What is expected
Copy out the lines of the records below, and only those lines, from the one with "door_rail(door_low_z + door_pitch);" through the one with "for node in", exactly as they appear.
━━━━━━━━
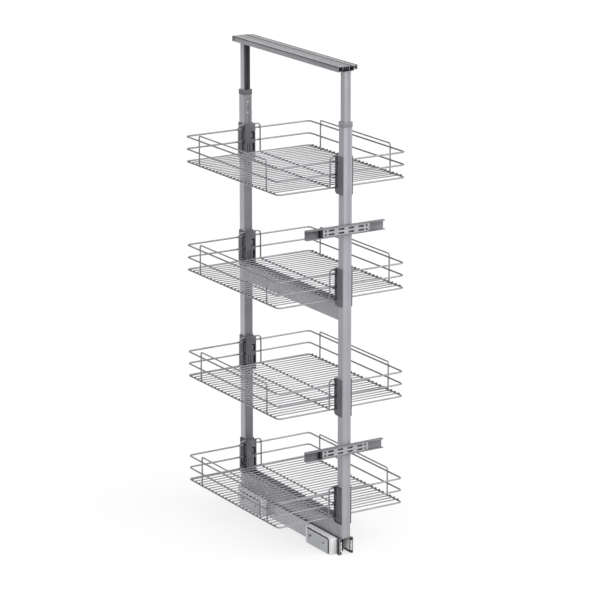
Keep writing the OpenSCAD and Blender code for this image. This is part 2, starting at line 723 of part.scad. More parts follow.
basket_hoops(4);  // basket_4_hoops
door_rail(door_low_z + door_pitch);  // door_rail_upper
door_rail(door_low_z);  // door_rail_lower
door_plate(door_low_z + door_pitch);  // door_plate_upper
door_plate(door_low_z);  // door_plate_lower
door_stop(door_low_z + door_pitch);  // door_stop_upper
door_stop(door_low_z);  // door_stop_lower
door_rail_screws();
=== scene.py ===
# %% [markdown]
# # A pull-out larder unit
#
# This is a tall kitchen pull-out: a telescopic steel frame that rolls out of a 450 mm cabinet and
# carries four chrome wire baskets. The engineering model gives the frame, with every piece in its
# place and in metres. What is added here is what the eye judges: the bent and welded wires, softened
# edges on everything made of sheet or plastic, real finishes, and plain studio light.

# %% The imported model
import json
import math
import bmesh
import bpy
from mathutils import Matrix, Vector


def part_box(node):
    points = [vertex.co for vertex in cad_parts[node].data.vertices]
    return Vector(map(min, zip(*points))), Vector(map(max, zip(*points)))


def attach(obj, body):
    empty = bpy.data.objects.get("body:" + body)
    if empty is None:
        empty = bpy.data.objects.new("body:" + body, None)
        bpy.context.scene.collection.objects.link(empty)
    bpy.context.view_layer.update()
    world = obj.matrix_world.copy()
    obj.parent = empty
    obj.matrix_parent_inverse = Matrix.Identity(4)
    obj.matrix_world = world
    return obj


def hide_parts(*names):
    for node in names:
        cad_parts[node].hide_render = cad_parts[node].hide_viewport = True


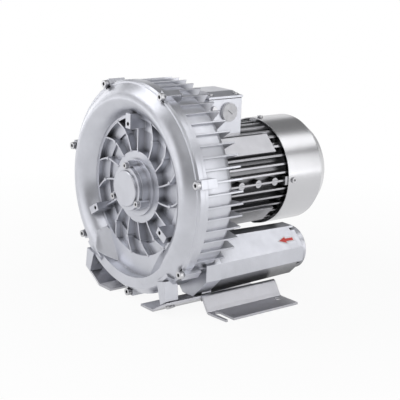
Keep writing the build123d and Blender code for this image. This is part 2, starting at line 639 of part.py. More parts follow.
━━━━━━━━
Written response
door_rail(door_low_z + door_pitch);  // door_rail_upper
door_rail(door_low_z);  // door_rail_lower
door_plate(door_low_z + door_pitch);  // door_plate_upper
door_plate(door_low_z);  // door_plate_lower
door_stop(door_low_z + door_pitch);  // door_stop_upper
door_stop(door_low_z);  // door_stop_lower
door_rail_screws();
=== scene.py ===
# %% [markdown]
# # A pull-out larder unit
#
# This is a tall kitchen pull-out: a telescopic steel frame that rolls out of a 450 mm cabinet and
# carries four chrome wire baskets. The engineering model gives the frame, with every piece in its
# place and in metres. What is added here is what the eye judges: the bent and welded wires, softened
# edges on everything made of sheet or plastic, real finishes, and plain studio light.

# %% The imported model
import json
import math
import bmesh
import bpy
from mathutils import Matrix, Vector


def part_box(node):
    points = [vertex.co for vertex in cad_parts[node].data.vertices]
    return Vector(map(min, zip(*points))), Vector(map(max, zip(*points)))


def attach(obj, body):
    empty = bpy.data.objects.get("body:" + body)
    if empty is None:
        empty = bpy.data.objects.new("body:" + body, None)
        bpy.context.scene.collection.objects.link(empty)
    bpy.context.view_layer.update()
    world = obj.matrix_world.copy()
    obj.parent = empty
    obj.matrix_parent_inverse = Matrix.Identity(4)
    obj.matrix_world = world
    return obj


def hide_parts(*names):
    for node in names:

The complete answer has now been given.